◆ Information provided

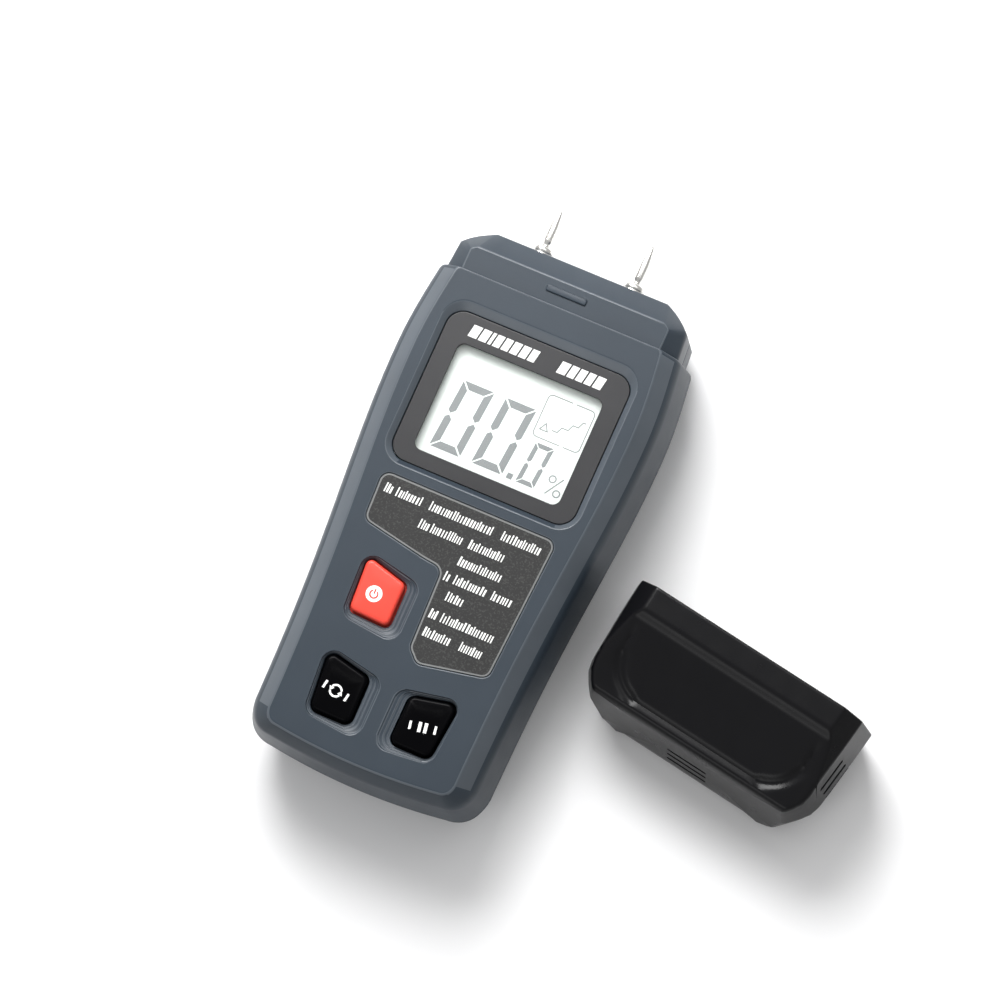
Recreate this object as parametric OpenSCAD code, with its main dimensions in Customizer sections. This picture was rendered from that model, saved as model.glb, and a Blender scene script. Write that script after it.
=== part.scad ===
// Pin moisture meter: slate housing in two shells, two screw-in needle pins, display window,
// three keys, block battery under a slide-off door, and a loose pin cap lying beside it.
// The meter lies on its back. +Y points along the pins, +Z points out of the display face.

/* [Housing] */
// Thickness from the back to the display face
body_t = 28; // [27.5:0.5:30]
// Half width at the waist, near the bottom end
waist_half = 27.6; // [27:0.2:29]
// How much further each side swells at the display
swell = 4.2; // [3:0.2:5]
// Height of the parting plane between the two shells
part_z = 14; // [13:0.5:15]
// Wall thickness of the shells
wall = 2; // [1.8:0.1:2.2]
// Where the body stops and the nose begins
shoulder_y = 50; // [49:0.5:51]
// Where the bottom end is, on the middle line
bottom_y = -61; // [-62:0.5:-61]
// Step from the body's face down to the nose's face
nose_step = 1.6; // [1.4:0.1:2]
// Half width of the nose
nose_half = 27.4; // [27:0.1:27.5]
// Length of the nose
nose_len = 11; // [10.5:0.5:12]

/* [Pins] */
// Distance between the two needle pins
pin_gap = 21.6; // [18:0.2:24]
// Radius of a needle
pin_r = 1.05; // [0.8:0.05:1.2]
// Length from the nose to the needle's tip
pin_len = 11.9; // [10:0.1:12]
// Radius of the needle's collar
collar_r = 2.45; // [2.2:0.05:2.8]

/* [Display] */
// Half width of the window opening
window_half = 21.5; // [21:0.1:21.6]
// Lower edge of the window opening
window_low = 6.4; // [6:0.1:7]
// Upper edge of the window opening
window_high = 41.8; // [41:0.1:42]
// How far the printed border sits below the face
window_drop = 1.3; // [1:0.1:1.4]
// Half width of the clear view
view_half = 17; // [16:0.2:17.4]
// Lower edge of the clear view
view_low = 10.1; // [9.5:0.1:11]
// Upper edge of the clear view
view_high = 35.1; // [34:0.1:36]

/* [Keys] */
// How far a key sinks when pressed
key_travel = 0.6; // [0.4:0.1:0.6]
// How far a key stands above the face
key_proud = 0.7; // [0.3:0.1:1]
// Gap around a key in its hole
key_gap = 0.45; // [0.3:0.05:0.6]
// Depth of the dished well around a key
well_depth = 1; // [0.6:0.1:1.2]

/* [Battery] */
// Width of the block battery
battery_w = 26.5; // [26:0.1:26.5]
// Length of the block battery, without its studs
battery_len = 48.5; // [46:0.5:48.5]
// Thickness of the block battery
battery_t = 17.5; // [16.5:0.1:17.5]
// Half width of the battery door
door_half = 15; // [15:0.1:15.4]

/* [Cap] */
// Length of the cap along the way it pulls off
cap_len = 28; // [27.5:0.5:30]
// Wall thickness at the closed end of the cap
cap_end_wall = 2; // [1.6:0.1:2.4]
// Gap between the nose and the inside of the cap
cap_clearance = 0.25; // [0.2:0.05:0.3]
// Middle of the cap, to the right of the meter
cap_x = 65; // [65:0.5:90]
// Middle of the cap, along the meter
cap_y = -15.5; // [-30:0.5:0]
// Turn of the loose cap on the surface
cap_turn = -10; // [-12:1:0]

/* [Hidden] */

// Run of the swell along the body
swell_peak = 30;
swell_run_low = 44;
swell_run_high = 26.7;
// Cross-section: how far each edge lies inside the widest line
face_in = 6;
bevel_in = 1.9;
bevel_drop = 4;
back_in = 5.4;
heel_in = 3.6;
heel_z = 1.4;
flank_in = 1.9;
flank_z = 6;

nose_top = body_t - nose_step;
nose_back = nose_step;
nose_end = shoulder_y + nose_len;
nose_slope = 5.2;
mask_top = body_t - window_drop;
mask_t = 0.7;
lens_t = 0.8;
ledge_top = mask_top - mask_t - lens_t;
ledge_t = 0.8;
board_top = 22.6;
board_t = 1.4;
tray_t = 0.5;
glass_t = 1.2;
switch_t = 1.4;
key_low = 24.75;
key_flange = 0.8;
plunger_r = 1.7;
screw_r = 1.2;
screw_head_r = 2.4;
boss_r = 3;
top_boss = [21.6, 46.8];
low_boss = [19.5, -51];
battery_low = bottom_y + 5.2;
battery_high = battery_low + battery_len;
battery_z = 2.9;
rail_z = 2.4;
door_t = 2;
power_at = [-10.4, -22];
mode_at = [-9.6, -44.6];
hold_at = [10, -44.6];
board_screw_at = [[-21, 1.5], [21, 1.5], [-21, -38], [21, -38]];
slice_n = 16;
fit = 0.1;

function body_half(y) =
    waist_half + swell * exp(-pow((y - swell_peak) / (y < swell_peak ? swell_run_low : swell_run_high), 2));

// An outline with every corner rounded by an arc of radius r
function rounded(pts, r, n = 5) = [
    for (i = [0:len(pts) - 1])
        let (
            p = pts[i],
            a = pts[(i + len(pts) - 1) % len(pts)] - p,
            b = pts[(i + 1) % len(pts)] - p,
            ua = a / norm(a),
            ub = b / norm(b),
            half = acos(ua * ub) / 2,
            mid = (ua + ub) / norm(ua + ub),
            centre = p + mid * r / sin(half),
            start = p + ua * r / tan(half) - centre,
            turn = cross(start, p - centre) > 0 ? 180 - 2 * half : 2 * half - 180
        )
        for (k = [0:n])
            centre + [
                start.x * cos(turn * k / n) - start.y * sin(turn * k / n),
                start.x * sin(turn * k / n) + start.y * cos(turn * k / n)
            ]
];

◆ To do
Would you copy out each line exactly as written?

◆ Right answer
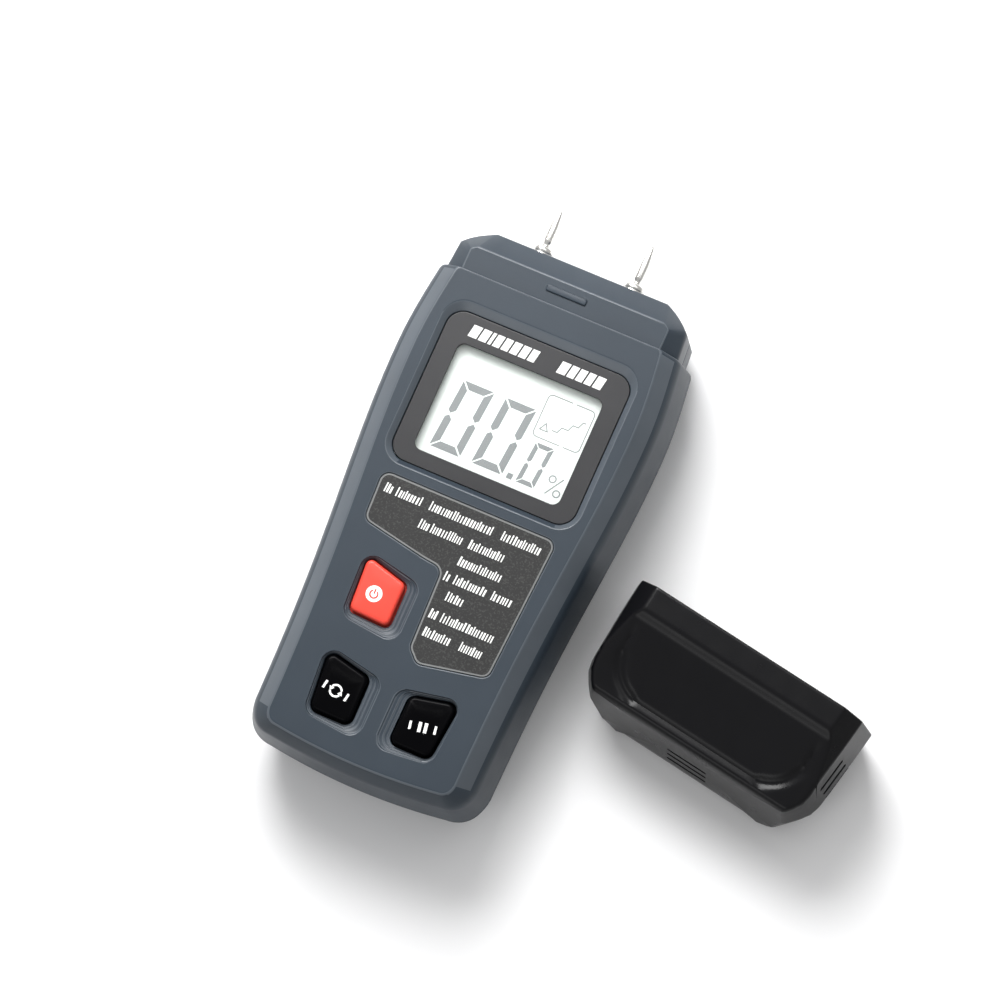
Recreate this object as parametric OpenSCAD code, with its main dimensions in Customizer sections. This picture was rendered from that model, saved as model.glb, and a Blender scene script. Write that script after it.
=== part.scad ===
// Pin moisture meter: slate housing in two shells, two screw-in needle pins, display window,
// three keys, block battery under a slide-off door, and a loose pin cap lying beside it.
// The meter lies on its back. +Y points along the pins, +Z points out of the display face.

/* [Housing] */
// Thickness from the back to the display face
body_t = 28; // [27.5:0.5:30]
// Half width at the waist, near the bottom end
waist_half = 27.6; // [27:0.2:29]
// How much further each side swells at the display
swell = 4.2; // [3:0.2:5]
// Height of the parting plane between the two shells
part_z = 14; // [13:0.5:15]
// Wall thickness of the shells
wall = 2; // [1.8:0.1:2.2]
// Where the body stops and the nose begins
shoulder_y = 50; // [49:0.5:51]
// Where the bottom end is, on the middle line
bottom_y = -61; // [-62:0.5:-61]
// Step from the body's face down to the nose's face
nose_step = 1.6; // [1.4:0.1:2]
// Half width of the nose
nose_half = 27.4; // [27:0.1:27.5]
// Length of the nose
nose_len = 11; // [10.5:0.5:12]

/* [Pins] */
// Distance between the two needle pins
pin_gap = 21.6; // [18:0.2:24]
// Radius of a needle
pin_r = 1.05; // [0.8:0.05:1.2]
// Length from the nose to the needle's tip
pin_len = 11.9; // [10:0.1:12]
// Radius of the needle's collar
collar_r = 2.45; // [2.2:0.05:2.8]

/* [Display] */
// Half width of the window opening
window_half = 21.5; // [21:0.1:21.6]
// Lower edge of the window opening
window_low = 6.4; // [6:0.1:7]
// Upper edge of the window opening
window_high = 41.8; // [41:0.1:42]
// How far the printed border sits below the face
window_drop = 1.3; // [1:0.1:1.4]
// Half width of the clear view
view_half = 17; // [16:0.2:17.4]
// Lower edge of the clear view
view_low = 10.1; // [9.5:0.1:11]
// Upper edge of the clear view
view_high = 35.1; // [34:0.1:36]

/* [Keys] */
// How far a key sinks when pressed
key_travel = 0.6; // [0.4:0.1:0.6]
// How far a key stands above the face
key_proud = 0.7; // [0.3:0.1:1]
// Gap around a key in its hole
key_gap = 0.45; // [0.3:0.05:0.6]
// Depth of the dished well around a key
well_depth = 1; // [0.6:0.1:1.2]

/* [Battery] */
// Width of the block battery
battery_w = 26.5; // [26:0.1:26.5]
// Length of the block battery, without its studs
battery_len = 48.5; // [46:0.5:48.5]
// Thickness of the block battery
battery_t = 17.5; // [16.5:0.1:17.5]
// Half width of the battery door
door_half = 15; // [15:0.1:15.4]

/* [Cap] */
// Length of the cap along the way it pulls off
cap_len = 28; // [27.5:0.5:30]
// Wall thickness at the closed end of the cap
cap_end_wall = 2; // [1.6:0.1:2.4]
// Gap between the nose and the inside of the cap
cap_clearance = 0.25; // [0.2:0.05:0.3]
// Middle of the cap, to the right of the meter
cap_x = 65; // [65:0.5:90]
// Middle of the cap, along the meter
cap_y = -15.5; // [-30:0.5:0]
// Turn of the loose cap on the surface
cap_turn = -10; // [-12:1:0]

/* [Hidden] */

// Run of the swell along the body
swell_peak = 30;
swell_run_low = 44;
swell_run_high = 26.7;
// Cross-section: how far each edge lies inside the widest line
face_in = 6;
bevel_in = 1.9;
bevel_drop = 4;
back_in = 5.4;
heel_in = 3.6;
heel_z = 1.4;
flank_in = 1.9;
flank_z = 6;

nose_top = body_t - nose_step;
nose_back = nose_step;
nose_end = shoulder_y + nose_len;
nose_slope = 5.2;
mask_top = body_t - window_drop;
mask_t = 0.7;
lens_t = 0.8;
ledge_top = mask_top - mask_t - lens_t;
ledge_t = 0.8;
board_top = 22.6;
board_t = 1.4;
tray_t = 0.5;
glass_t = 1.2;
switch_t = 1.4;
key_low = 24.75;
key_flange = 0.8;
plunger_r = 1.7;
screw_r = 1.2;
screw_head_r = 2.4;
boss_r = 3;
top_boss = [21.6, 46.8];
low_boss = [19.5, -51];
battery_low = bottom_y + 5.2;
battery_high = battery_low + battery_len;
battery_z = 2.9;
rail_z = 2.4;
door_t = 2;
power_at = [-10.4, -22];
mode_at = [-9.6, -44.6];
hold_at = [10, -44.6];
board_screw_at = [[-21, 1.5], [21, 1.5], [-21, -38], [21, -38]];
slice_n = 16;
fit = 0.1;

function body_half(y) =
    waist_half + swell * exp(-pow((y - swell_peak) / (y < swell_peak ? swell_run_low : swell_run_high), 2));

// An outline with every corner rounded by an arc of radius r
function rounded(pts, r, n = 5) = [
    for (i = [0:len(pts) - 1])
        let (
            p = pts[i],
            a = pts[(i + len(pts) - 1) % len(pts)] - p,
            b = pts[(i + 1) % len(pts)] - p,
            ua = a / norm(a),
            ub = b / norm(b),
            half = acos(ua * ub) / 2,
            mid = (ua + ub) / norm(ua + ub),
            centre = p + mid * r / sin(half),
            start = p + ua * r / tan(half) - centre,
            turn = cross(start, p - centre) > 0 ? 180 - 2 * half : 2 * half - 180
        )
        for (k = [0:n])
            centre + [
                start.x * cos(turn * k / n) - start.y * sin(turn * k / n),
                start.x * sin(turn * k / n) + start.y * cos(turn * k / n)
            ]
];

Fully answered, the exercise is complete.